The neighborhood would fit well with Foothills’ 48-year mission and its portfolio, which includes The Oaks, a 111-unit apartment complex in Warrenton, townhouses in Bealeton and single-family homes in Remington and The Plains, according to Mr. Reid.

“We were just researching, looking for affordable housing projects” last fall, he said. “Grant Pearse, our chief financial officer, found it (online) and said, ‘Take a look at this’.”

Encouraged by what they learned and saw, Foothills leaders in November first met with county officials to discuss zoning, potential grant funding and other issues.

The Fletchers, who also owned a Warrenton shopping plaza that included the bowling alley, built the homes — most of them brick ramblers — in the 1960s and ’70s. The neighborhood produces a strong cash flow, with an annual profit of about $190,000, according to the real estate listing’s information packet. Monthly rents range from $650 to $1,500, affordable by Fauquier standards.

“I’m impressed with how well the subdivision is kept for a neighborhood of its flavor,” Mr. Reid said.

County government officials want the project to work. The board of supervisors has agreed to apply for housing improvement grants from the state and to act as the fiscal agent for those funds, available only to government agencies.

If Foothills gets financing and purchases the subdivision, it would seek additional grants to make improvements such as energy-efficient windows and new HVAC systems on a house-by-house basis, according to Mr. Reid.

“This has the potential to really clean it up and make it nicer for the people who live there and for the community,” said county Supervisor Mary Leigh McDaniel, whose Marshall District includes Fletcherville.

“Affordable housing is such a challenge,” because of Fauquier’s real estate prices, Mrs. McDaniel added. Foothills “is a good organization; it has a track record.”

Former County Administrator Bob Lee, who represents Marshall District on Fauquier’s planning commission, has taken an interest in Fletcherville for two decades.

“In 1998, when I was still county administrator, Keith Fletcher and the family realized the onsite wastewater treatment wasn’t going to be adequate,” Mr. Lee recalled.

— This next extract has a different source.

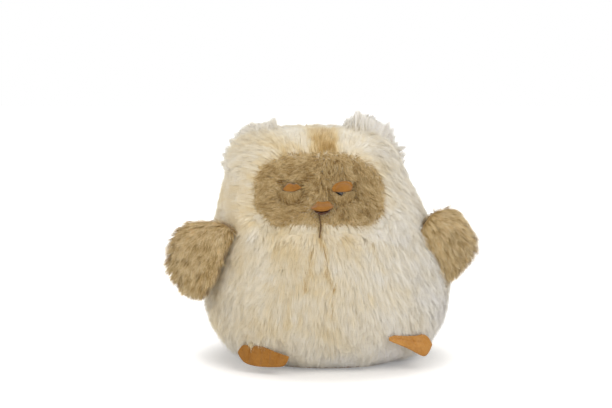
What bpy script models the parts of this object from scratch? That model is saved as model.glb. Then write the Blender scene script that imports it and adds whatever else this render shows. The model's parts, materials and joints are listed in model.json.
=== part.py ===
"""A sitting plush owl of long cream fur with a short tan face, tan wings and suede trim.

Metres, +Z up. The owl faces -Y, its left and right are the viewer's, and the origin is the
middle of the underside of its base panel.
"""

import math

import bmesh
import bpy
from mathutils import Matrix, Vector
from mathutils.bvhtree import BVHTree

LEFT = -1
RIGHT = 1

# Clearances
SEAM_GAP = 0.0003
CUT_OVERRUN = 0.02
SWING_STEPS = 6

# Body, one pear shape for trunk and head, measured over the combed fur
BODY_HEIGHT = 0.139
BODY_HALF_WIDTH = 0.072
BODY_FRONT_DEPTH = 0.061
BODY_BACK_DEPTH = 0.058
BODY_SQUARENESS = 2.25
HEAD_LEAN = -0.0088
LEAN_START_SHARE = 0.30
FUR_DEPTH = 0.009
SIDE_SEAM_Y = 0.004
BODY_SEGMENTS = 40
BODY_RINGS = 28

# Radius and height up the side of the body, from the middle of its base to its crown
PROFILE_SHARES = (
    (0.0, 0.0),
    (0.34, 0.0),
    (0.595, 0.0),
    (0.70, 0.03),
    (0.83, 0.075),
    (0.925, 0.14),
    (0.985, 0.22),
    (1.0, 0.31),
    (0.985, 0.42),
    (0.94, 0.54),
    (0.875, 0.65),
    (0.80, 0.75),
    (0.745, 0.84),
    (0.70, 0.91),
    (0.60, 0.965),
    (0.36, 0.995),
    (0.0, 1.0),
)

# Base panel of suede, let into the fur
BASE_SHARE = 0.57
BASE_THICKNESS = 0.002

# Face panel, set back between the longer fur round it and tipped up
FACE_X = -0.0045
FACE_Z = 0.1070
FACE_PITCH = math.radians(20)
FACE_HALF_WIDTH = 0.0402
FACE_HALF_HEIGHT = 0.0242
FACE_CHIN_DROP = 0.0218
FACE_SQUARENESS = 2.9
FACE_RECESS = 0.0035
FACE_REACH = 0.024
FACE_SEGMENTS = 40

# Black eyes on stems, each held by a washer behind the hide, and their suede lids
EYE_LEFT_X = -0.0216
EYE_RIGHT_X = 0.0096
EYE_Z = 0.1050
EYE_RADIUS = 0.0042
EYE_DOME_HEIGHT = 0.0036
EYE_SINK = 0.002
STEM_RADIUS = 0.0015
STEM_TAIL = 0.0035
WASHER_RADIUS = 0.0055
WASHER_THICKNESS = 0.0012
WASHER_SINK = 0.0006
LID_THICKNESS = 0.0012
LID_DROOP = 0.0004
ROUND_STEPS = 20

# Beak, a diamond of suede folded across its middle
BEAK_X = -0.0033
BEAK_Z = 0.0955
BEAK_HALF_WIDTH = 0.0072
BEAK_TOP_HEIGHT = 0.0056
BEAK_LOWER_HEIGHT = 0.0036
BEAK_REACH = 0.0058
BEAK_SINK = 0.0010
BEAK_THICKNESS = 0.0011
BEAK_STEPS = 10

# Ear tufts on the corners of the crown
EAR_LEFT_X = -0.0420
EAR_RIGHT_X = 0.0240
EAR_Y = -0.004
EAR_HALF_WIDTH = 0.0130
EAR_HALF_DEPTH = 0.0100
EAR_LEFT_HEIGHT = 0.0070
EAR_RIGHT_HEIGHT = 0.0105
EAR_TAPER_SHARE = 0.28
EAR_TILT = math.radians(12)
EAR_SEGMENTS = 16
EAR_RINGS = 12

# Wings, stuffed pads sewn on at their upper inner corners
WING_LEFT_Z = 0.0835
WING_RIGHT_Z = 0.0855
WING_LEFT_DROOP = math.radians(9)
WING_RIGHT_DROOP = 0.0
WING_LEFT_TURN = math.radians(53)
WING_RIGHT_TURN = math.radians(62)
WING_LEFT_YAW = math.radians(20)
WING_RIGHT_YAW = math.radians(42)
WING_HALF_WIDTH = 0.0205
WING_HALF_HEIGHT = 0.0240
WING_HALF_THICKNESS = 0.0085
WING_FUR_DEPTH = 0.004
WING_CORNER_ANGLE = math.radians(146)
WING_CORNER_SPREAD = math.radians(27)
WING_CORNER_PULL = 0.0095
WING_HINGE_INSET = 0.003
WING_STAND_OFF = 0.0025
WING_RAISE = math.radians(50)
WING_SEGMENTS = 24
WING_RINGS = 12

# Feet, folded suede tabs sewn along their inner edges under the belly
FOOT_LEFT_TURN = math.radians(35)
FOOT_RIGHT_TURN = math.radians(45)
FOOT_LEFT_Z = 0.0150
FOOT_RIGHT_Z = 0.0220
FOOT_TILT = math.radians(52)
FOOT_LEFT_PITCH = math.radians(-8)
FOOT_RIGHT_PITCH = math.radians(1)
FOOT_LENGTH = 0.0270
FOOT_WIDTH = 0.0135
FOOT_ROOT_WIDTH = 0.0062
FOOT_FULLNESS = 0.70
FOOT_THICKNESS = 0.0034
FOOT_EDGE_ROUND = 0.0012
FOOT_STAND_OFF = 0.0008
FOOT_EDGE_STEPS = 8
FOOT_DROP = math.radians(10)
FOOT_LIFT = math.radians(45)
TOE_COUNT = 3
TOE_REACH = 0.0014
TOE_STEPS = 6

MATERIALS = {
    "cream_fur": ((0.63, 0.54, 0.38, 1.0), 0.95, 0.0),
    "tan_fur": ((0.34, 0.24, 0.12, 1.0), 0.95, 0.0),
    "suede": ((0.42, 0.20, 0.06, 1.0), 0.80, 0.0),
    "eye_black": ((0.01, 0.008, 0.007, 1.0), 0.15, 0.0),
    "washer_white": ((0.75, 0.75, 0.72, 1.0), 0.5, 0.0),
    "stuffing": ((0.80, 0.79, 0.76, 1.0), 1.0, 0.0),
}


def clear_scene():
    """Remove every object and mesh that the file starts with."""
    for thing in list(bpy.data.objects):
        bpy.data.objects.remove(thing, do_unlink=True)
    for mesh in list(bpy.data.meshes):
        bpy.data.meshes.remove(mesh)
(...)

He and the late James Green, then Marshall District’s supervisor, worked with Warrenton officials to reach an agreement for sewer taps in Fletcherville.

Mr. Lee, who joined the Foothills board of directors about five years ago, sees a win-win in the nonprofit’s potential purchase and rehabilitation of the neighborhood.

“It’s an opportunity,” he said. “It’s low- and moderate-income housing, and that’s what it needs to stay.”

Foothills hopes to sell the former restaurant building if it buys Fletcherville. Because that parcel has village commercial zoning, it would need no special permit, making the building’s sale and reuse much easier, Mr. Lee noted.

Mr. Reid said he and his staff have run 15-year financial projections, which look promising for the project.

But, financing the purchase could present challenges. Foothills has a preliminary commitment for 85-percent financing, he said. The organization might refinance its Warrenton apartment complex and take some of the equity to help make the Fletcherville purchase, Mr. Reid explained.

Still, it would represent a complex, time-consuming process. If the purchase goes through, it could take another couple of years to install central sewerage.

The new line would run along Route 17 and connect to the town sewer system near Rady Park, according to Mr. Tucker.

Foothills — launched in 1970 as the Fauquier Housing Corp. — got started making improvements to single-family homes that lacked indoor plumbing. Gradually, the organization grew and took on more complex projects, including construction of The Oaks apartments along Oak Springs Drive and work beyond Fauquier.

The organization’s history reads, in part:

Fauquier Housing Corporation was founded in 1970 by Maximilian Tufts Sr., Roland Tapscott and John Wayland in direct response to the growing need for affordable housing in their community.

Fauquier Housing was established at a time when 1 in 5 occupied units in Fauquier County lacked some or all plumbing facilities. Some of the first projects Fauquier Housing completed involved providing community wells in neighborhoods that previously had no or poor access to running water.

In 1971 the organization issued a report titled “Where Poverty Lives” and concluded: “Fauquier County doesn’t have the worst housing condition in the state of Virginia or in the nation. Its problems, however, are representative of the housing crisis that stretches from the Atlantic to the Pacific and strikes hardest at the lower income families that do not share in the economic wealth and political power of the area of the country they live in.”

In 1990, Fauquier Housing Corporation extended its services beyond Fauquier County when it incorporated Rapidan Better Housing as its sister organization. Rapidan Better Housing is located in Madison County and services Orange, Culpeper, Page, Madison and Rappahannock counties.